* What to produce:
Reproduce exactly the lines from the one containing "have in common." through the one containing "for node in", both included, and nothing else.

(Stored entries)
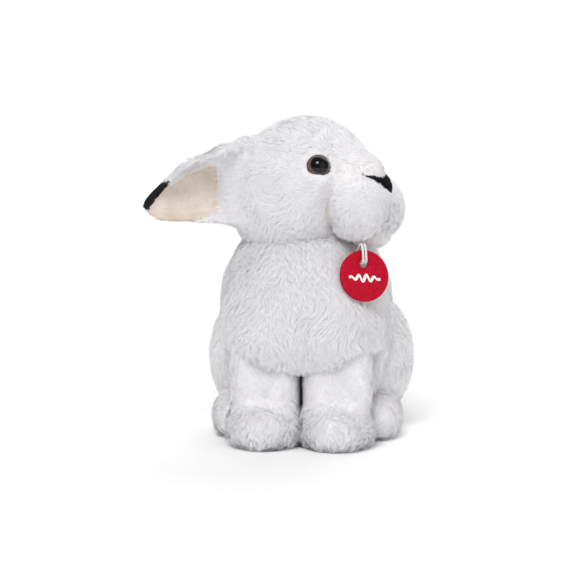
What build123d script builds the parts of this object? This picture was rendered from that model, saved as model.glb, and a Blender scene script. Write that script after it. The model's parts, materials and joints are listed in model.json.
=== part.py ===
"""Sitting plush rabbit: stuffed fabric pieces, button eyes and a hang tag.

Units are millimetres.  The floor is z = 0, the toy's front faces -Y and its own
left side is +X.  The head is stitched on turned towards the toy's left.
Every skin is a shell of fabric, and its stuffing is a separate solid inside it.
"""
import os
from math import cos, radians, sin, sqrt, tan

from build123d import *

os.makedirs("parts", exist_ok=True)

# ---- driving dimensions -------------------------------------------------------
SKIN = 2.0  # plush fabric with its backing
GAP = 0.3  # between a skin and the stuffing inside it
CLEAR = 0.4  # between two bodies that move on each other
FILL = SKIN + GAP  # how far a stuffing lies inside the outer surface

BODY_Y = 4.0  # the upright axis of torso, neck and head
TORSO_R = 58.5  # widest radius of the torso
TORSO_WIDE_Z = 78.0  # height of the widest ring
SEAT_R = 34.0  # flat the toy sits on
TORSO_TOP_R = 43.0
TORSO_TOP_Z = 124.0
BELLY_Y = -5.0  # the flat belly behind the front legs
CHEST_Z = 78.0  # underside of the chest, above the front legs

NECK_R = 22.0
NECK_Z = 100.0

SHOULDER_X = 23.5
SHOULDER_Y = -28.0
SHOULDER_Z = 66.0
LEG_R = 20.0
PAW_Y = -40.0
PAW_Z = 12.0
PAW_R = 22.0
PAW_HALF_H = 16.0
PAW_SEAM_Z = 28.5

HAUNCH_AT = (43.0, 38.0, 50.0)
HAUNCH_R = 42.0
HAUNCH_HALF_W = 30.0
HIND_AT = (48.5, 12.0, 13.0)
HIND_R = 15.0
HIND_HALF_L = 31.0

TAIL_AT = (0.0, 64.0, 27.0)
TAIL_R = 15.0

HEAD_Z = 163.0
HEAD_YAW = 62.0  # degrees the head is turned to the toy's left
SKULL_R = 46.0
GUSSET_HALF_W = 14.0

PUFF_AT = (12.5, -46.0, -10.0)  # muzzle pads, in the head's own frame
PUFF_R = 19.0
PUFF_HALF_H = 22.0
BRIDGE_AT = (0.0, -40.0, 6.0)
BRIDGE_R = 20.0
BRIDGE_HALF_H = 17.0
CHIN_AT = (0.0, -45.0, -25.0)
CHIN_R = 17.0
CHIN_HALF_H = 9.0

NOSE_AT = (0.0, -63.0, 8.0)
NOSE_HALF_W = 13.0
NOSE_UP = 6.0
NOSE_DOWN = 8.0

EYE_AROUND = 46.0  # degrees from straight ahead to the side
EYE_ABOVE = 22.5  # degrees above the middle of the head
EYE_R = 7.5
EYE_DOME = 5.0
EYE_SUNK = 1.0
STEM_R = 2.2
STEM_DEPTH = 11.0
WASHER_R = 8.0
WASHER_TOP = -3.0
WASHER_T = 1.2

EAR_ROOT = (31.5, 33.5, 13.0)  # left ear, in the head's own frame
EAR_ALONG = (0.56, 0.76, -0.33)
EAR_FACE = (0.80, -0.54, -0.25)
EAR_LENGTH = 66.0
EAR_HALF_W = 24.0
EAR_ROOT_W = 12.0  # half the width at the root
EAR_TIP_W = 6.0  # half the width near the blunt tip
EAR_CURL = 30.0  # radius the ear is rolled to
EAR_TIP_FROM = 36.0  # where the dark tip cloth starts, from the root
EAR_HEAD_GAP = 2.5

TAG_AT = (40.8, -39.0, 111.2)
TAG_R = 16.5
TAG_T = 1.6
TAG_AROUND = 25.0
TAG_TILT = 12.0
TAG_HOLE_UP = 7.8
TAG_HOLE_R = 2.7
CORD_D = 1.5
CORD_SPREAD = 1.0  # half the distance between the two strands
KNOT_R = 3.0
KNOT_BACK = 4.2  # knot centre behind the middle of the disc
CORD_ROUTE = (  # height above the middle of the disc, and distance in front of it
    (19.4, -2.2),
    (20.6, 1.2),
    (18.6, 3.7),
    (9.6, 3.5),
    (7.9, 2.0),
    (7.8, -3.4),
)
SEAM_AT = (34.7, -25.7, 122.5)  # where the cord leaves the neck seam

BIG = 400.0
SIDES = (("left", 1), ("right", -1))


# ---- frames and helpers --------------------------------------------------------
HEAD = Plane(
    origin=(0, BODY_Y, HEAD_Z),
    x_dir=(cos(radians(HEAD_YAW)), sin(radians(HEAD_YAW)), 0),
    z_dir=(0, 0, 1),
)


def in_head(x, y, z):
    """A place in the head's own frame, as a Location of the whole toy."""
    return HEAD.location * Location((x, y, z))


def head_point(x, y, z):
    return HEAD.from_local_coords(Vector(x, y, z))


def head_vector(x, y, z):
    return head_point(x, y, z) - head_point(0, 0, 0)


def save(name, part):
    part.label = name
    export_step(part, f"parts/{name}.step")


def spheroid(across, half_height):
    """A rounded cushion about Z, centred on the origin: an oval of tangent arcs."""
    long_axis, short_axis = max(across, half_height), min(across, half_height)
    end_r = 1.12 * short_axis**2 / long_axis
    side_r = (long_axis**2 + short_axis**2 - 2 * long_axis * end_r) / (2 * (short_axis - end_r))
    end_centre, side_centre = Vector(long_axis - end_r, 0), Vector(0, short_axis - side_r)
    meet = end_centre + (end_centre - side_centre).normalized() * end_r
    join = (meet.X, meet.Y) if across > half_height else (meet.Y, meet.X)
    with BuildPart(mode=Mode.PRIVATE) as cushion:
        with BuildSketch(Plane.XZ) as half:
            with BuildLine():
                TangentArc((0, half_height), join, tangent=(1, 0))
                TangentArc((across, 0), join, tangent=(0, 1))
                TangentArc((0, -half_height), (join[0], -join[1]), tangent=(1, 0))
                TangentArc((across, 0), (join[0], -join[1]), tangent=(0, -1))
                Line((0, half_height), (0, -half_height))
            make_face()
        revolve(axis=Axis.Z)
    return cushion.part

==

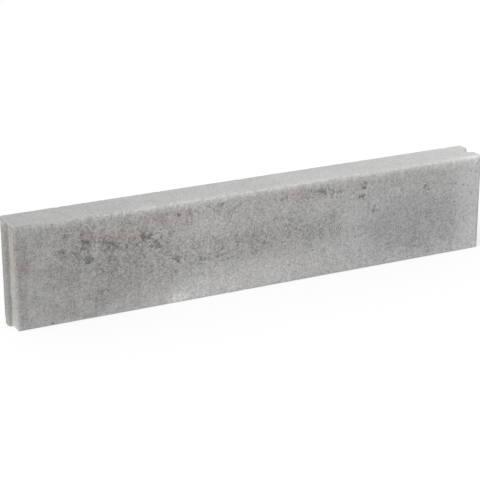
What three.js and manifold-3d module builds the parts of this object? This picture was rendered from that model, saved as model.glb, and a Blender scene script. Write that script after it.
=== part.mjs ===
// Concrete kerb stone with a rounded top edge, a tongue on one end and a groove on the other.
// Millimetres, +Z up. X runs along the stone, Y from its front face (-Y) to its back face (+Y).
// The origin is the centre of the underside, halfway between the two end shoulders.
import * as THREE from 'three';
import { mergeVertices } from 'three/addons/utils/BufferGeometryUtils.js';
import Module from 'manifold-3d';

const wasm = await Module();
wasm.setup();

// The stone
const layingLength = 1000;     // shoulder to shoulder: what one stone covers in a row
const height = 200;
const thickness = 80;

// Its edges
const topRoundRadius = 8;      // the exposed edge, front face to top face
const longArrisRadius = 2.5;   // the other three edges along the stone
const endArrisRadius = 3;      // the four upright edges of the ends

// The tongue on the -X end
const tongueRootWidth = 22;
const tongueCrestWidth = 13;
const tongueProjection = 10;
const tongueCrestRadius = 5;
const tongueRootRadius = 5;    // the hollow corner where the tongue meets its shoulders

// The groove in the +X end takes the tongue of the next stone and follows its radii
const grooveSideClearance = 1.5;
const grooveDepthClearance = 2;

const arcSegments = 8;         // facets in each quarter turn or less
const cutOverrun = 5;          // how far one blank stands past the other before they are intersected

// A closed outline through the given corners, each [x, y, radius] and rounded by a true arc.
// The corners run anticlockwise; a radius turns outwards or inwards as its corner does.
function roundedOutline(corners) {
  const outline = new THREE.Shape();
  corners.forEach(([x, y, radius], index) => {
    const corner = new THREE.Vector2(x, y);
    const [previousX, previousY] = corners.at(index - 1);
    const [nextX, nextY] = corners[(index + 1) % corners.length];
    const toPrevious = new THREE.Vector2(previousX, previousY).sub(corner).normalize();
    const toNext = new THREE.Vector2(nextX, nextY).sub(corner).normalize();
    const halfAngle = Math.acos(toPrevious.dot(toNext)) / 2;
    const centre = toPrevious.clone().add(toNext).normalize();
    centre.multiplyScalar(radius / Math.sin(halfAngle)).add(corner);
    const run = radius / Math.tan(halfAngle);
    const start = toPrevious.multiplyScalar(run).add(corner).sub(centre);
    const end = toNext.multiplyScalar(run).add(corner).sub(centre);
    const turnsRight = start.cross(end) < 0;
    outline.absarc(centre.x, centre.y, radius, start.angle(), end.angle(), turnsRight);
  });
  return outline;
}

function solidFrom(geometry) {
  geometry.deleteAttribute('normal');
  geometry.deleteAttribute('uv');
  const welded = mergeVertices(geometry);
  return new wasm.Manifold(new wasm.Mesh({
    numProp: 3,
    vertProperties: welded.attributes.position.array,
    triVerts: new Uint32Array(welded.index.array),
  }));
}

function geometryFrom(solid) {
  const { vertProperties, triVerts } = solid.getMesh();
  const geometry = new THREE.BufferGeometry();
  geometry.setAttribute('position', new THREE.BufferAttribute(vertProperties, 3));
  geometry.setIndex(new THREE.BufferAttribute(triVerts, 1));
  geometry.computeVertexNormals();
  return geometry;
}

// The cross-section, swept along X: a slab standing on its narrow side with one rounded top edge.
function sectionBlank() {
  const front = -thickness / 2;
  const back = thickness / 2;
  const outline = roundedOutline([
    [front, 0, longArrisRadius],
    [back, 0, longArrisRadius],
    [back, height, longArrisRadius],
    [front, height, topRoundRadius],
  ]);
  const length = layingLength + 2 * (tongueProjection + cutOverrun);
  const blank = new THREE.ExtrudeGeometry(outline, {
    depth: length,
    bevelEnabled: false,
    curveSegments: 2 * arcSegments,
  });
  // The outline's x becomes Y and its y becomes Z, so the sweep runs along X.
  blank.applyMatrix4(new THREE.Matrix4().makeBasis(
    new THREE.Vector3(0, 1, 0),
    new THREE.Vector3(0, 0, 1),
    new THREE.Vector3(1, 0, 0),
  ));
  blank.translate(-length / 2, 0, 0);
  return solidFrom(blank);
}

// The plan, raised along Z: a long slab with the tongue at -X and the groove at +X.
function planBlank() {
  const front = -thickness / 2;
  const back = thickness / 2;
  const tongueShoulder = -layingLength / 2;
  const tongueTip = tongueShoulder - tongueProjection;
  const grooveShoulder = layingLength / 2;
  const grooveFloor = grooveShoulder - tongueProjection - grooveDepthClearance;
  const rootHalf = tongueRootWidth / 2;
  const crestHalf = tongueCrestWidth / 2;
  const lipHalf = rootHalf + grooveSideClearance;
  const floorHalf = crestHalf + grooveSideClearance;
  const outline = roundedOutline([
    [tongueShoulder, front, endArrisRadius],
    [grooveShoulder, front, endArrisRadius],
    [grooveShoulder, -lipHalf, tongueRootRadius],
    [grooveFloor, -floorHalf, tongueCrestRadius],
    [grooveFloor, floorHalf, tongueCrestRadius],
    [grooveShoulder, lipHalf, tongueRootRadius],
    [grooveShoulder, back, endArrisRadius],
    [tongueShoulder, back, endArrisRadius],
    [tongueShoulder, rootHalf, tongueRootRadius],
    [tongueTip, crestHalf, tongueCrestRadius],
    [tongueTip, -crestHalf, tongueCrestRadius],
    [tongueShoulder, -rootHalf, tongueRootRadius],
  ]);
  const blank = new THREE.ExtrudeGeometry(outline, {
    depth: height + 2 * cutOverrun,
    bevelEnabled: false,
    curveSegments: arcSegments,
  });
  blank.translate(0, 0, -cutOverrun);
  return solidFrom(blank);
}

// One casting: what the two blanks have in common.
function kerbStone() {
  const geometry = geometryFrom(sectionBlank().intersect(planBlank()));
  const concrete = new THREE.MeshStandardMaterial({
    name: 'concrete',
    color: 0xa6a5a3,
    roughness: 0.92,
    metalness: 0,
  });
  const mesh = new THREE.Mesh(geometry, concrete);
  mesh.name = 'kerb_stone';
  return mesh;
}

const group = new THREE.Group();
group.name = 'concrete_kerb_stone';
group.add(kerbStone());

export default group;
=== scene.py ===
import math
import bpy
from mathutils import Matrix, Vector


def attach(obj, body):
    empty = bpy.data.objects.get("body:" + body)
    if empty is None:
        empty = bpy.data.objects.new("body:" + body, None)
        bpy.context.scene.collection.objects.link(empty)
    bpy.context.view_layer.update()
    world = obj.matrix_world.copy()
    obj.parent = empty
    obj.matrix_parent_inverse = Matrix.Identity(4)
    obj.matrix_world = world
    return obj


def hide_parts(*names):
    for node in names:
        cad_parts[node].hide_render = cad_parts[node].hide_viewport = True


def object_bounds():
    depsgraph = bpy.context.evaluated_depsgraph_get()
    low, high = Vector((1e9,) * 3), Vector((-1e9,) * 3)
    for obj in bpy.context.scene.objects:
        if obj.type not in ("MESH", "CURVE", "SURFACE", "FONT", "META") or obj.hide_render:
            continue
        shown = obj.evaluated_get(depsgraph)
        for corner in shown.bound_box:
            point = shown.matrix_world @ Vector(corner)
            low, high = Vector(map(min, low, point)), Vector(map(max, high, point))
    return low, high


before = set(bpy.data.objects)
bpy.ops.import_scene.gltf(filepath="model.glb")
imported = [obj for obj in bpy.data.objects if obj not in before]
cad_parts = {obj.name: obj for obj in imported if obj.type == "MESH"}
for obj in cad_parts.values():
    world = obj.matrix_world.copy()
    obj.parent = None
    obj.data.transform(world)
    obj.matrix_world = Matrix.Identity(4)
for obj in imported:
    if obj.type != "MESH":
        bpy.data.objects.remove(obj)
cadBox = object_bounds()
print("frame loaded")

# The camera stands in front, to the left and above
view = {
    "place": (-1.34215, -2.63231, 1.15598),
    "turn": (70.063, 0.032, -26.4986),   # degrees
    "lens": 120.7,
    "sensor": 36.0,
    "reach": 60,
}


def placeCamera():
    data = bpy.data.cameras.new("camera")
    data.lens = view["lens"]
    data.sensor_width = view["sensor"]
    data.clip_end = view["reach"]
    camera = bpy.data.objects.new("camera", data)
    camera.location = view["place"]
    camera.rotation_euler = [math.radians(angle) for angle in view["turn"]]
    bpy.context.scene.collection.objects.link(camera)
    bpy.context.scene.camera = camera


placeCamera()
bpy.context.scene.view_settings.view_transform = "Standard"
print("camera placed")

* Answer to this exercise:
// One casting: what the two blanks have in common.
function kerbStone() {
  const geometry = geometryFrom(sectionBlank().intersect(planBlank()));
  const concrete = new THREE.MeshStandardMaterial({
    name: 'concrete',
    color: 0xa6a5a3,
    roughness: 0.92,
    metalness: 0,
  });
  const mesh = new THREE.Mesh(geometry, concrete);
  mesh.name = 'kerb_stone';
  return mesh;
}

const group = new THREE.Group();
group.name = 'concrete_kerb_stone';
group.add(kerbStone());

export default group;
=== scene.py ===
import math
import bpy
from mathutils import Matrix, Vector


def attach(obj, body):
    empty = bpy.data.objects.get("body:" + body)
    if empty is None:
        empty = bpy.data.objects.new("body:" + body, None)
        bpy.context.scene.collection.objects.link(empty)
    bpy.context.view_layer.update()
    world = obj.matrix_world.copy()
    obj.parent = empty
    obj.matrix_parent_inverse = Matrix.Identity(4)
    obj.matrix_world = world
    return obj


def hide_parts(*names):
    for node in names:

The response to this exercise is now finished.